Quand on songe qu’on est à Timgad, c’est-à-dire sur les confins de la barbarie, la vue d’un théâtre si élégant dans ses proportions, si parfaitement semblable à ceux qu’on admire dans les pays les plus civilisés, ne laisse pas de causer quelque surprise. Sans doute tous les peuples que Rome a soumis, même les plus sauvages, ont été très vite séduits par les agrémens des jeux publics ; il semble pourtant que tous ces jeux ne devaient pas également leur plaire. Pour ne parler que de l’Afrique, on comprend très bien que cette foule de Romains émigrés, qui n’étaient pas toujours la fleur de leur pays, et ces indigènes encore mal dégrossis, aient pris goût aux combats de gladiateurs : aussi voyons-nous qu’on les aimait beaucoup et qu’on témoignait une grande reconnaissance aux magistrats qui en faisaient la dépense pour amuser leurs concitoyens[1]. On ne goûtait pas moins les courses de chevaux, les luttes d’athlètes, les exercices de gymnastique, qui se donnaient quelquefois dans les thermes publics.
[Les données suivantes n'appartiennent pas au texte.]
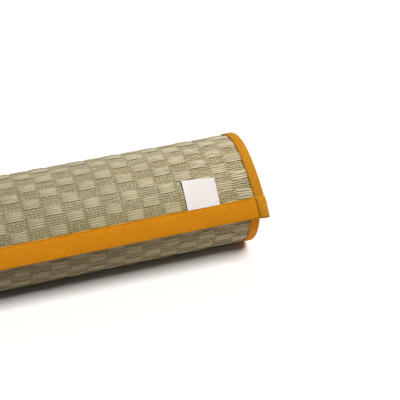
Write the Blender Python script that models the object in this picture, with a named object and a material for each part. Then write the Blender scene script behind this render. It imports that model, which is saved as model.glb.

Les plaisirs de ce genre ne demandent pas un esprit très cultivé ni une âme très délicate ; mais les spectacles qui se produisent sur un théâtre sont

  1. Dans les environs d’Hippone, on a trouvé une inscription qui dit que toutes les curies (quelque chose comme tous les quartiers de la ville) ont élevé des statues à un riche citoyen « à cause de la magnificence du combat de gladiateurs qui a duré trois jours et dépassé tous ceux dont on avait gardé le souvenir, et aussi à cause de son intégrité. » On voit bien que le combat de gladiateurs a fait plus d’effet sur les gens d’Hippone que les vertus de leur concitoyen.